I thought seriously about just walking away and never going back, but I’m glad I did. Friday was much better. Winnie’s daycare sent me out with a warm, homemade tortilla and two fresh tamales (they are the best family)! How could my day not already be better? My nugget had another rough day, but our first meltdown was at 10am this time instead of first thing in the morning, so I count that as a win!! She was getting better and responding to me, while my administrators continued to intervene and constantly support me.  I could see a light at the end of the tunnel; maybe this wouldn’t be a repeat of last year. The other 16 babes were wonderful. You could tell they were craving structure and rigor in the classroom! They were masters at our routines and procedures by the middle of the Friday. I got so many hugs and drawings that I thought my heart would explode. My friend at the daycare sent me a video of Winnie sleeping soundly and it gave me some peace. I felt myself getting back into the groove of this job that I love so much. It felt good!! I know this is what I’m supposed to do with my life.
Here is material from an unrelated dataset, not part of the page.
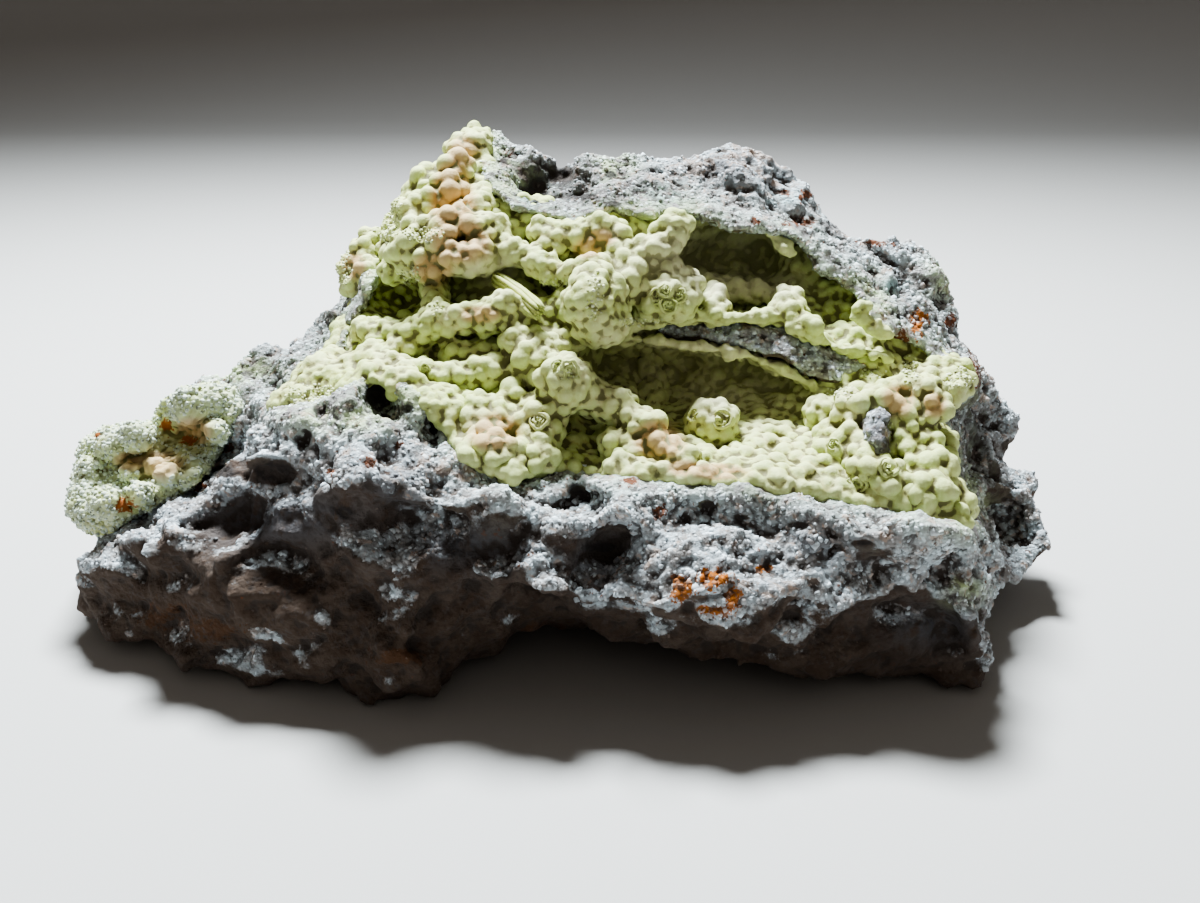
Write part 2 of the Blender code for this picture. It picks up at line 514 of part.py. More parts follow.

I’m just gonna say it, working moms amaze me. All moms amaze me, but I was not prepared for how difficult this would be. I love my job and I love my baby. Will I be working forever? I don’t know, but I do know that this year will be a good one. Finding a balance will be a priority.  I’m learning how healthy it is for me to separate my work from my family life now that I’m a mom. I could go on about how I now understand things I used to judge moms for before I was one, but that’s for another blog post.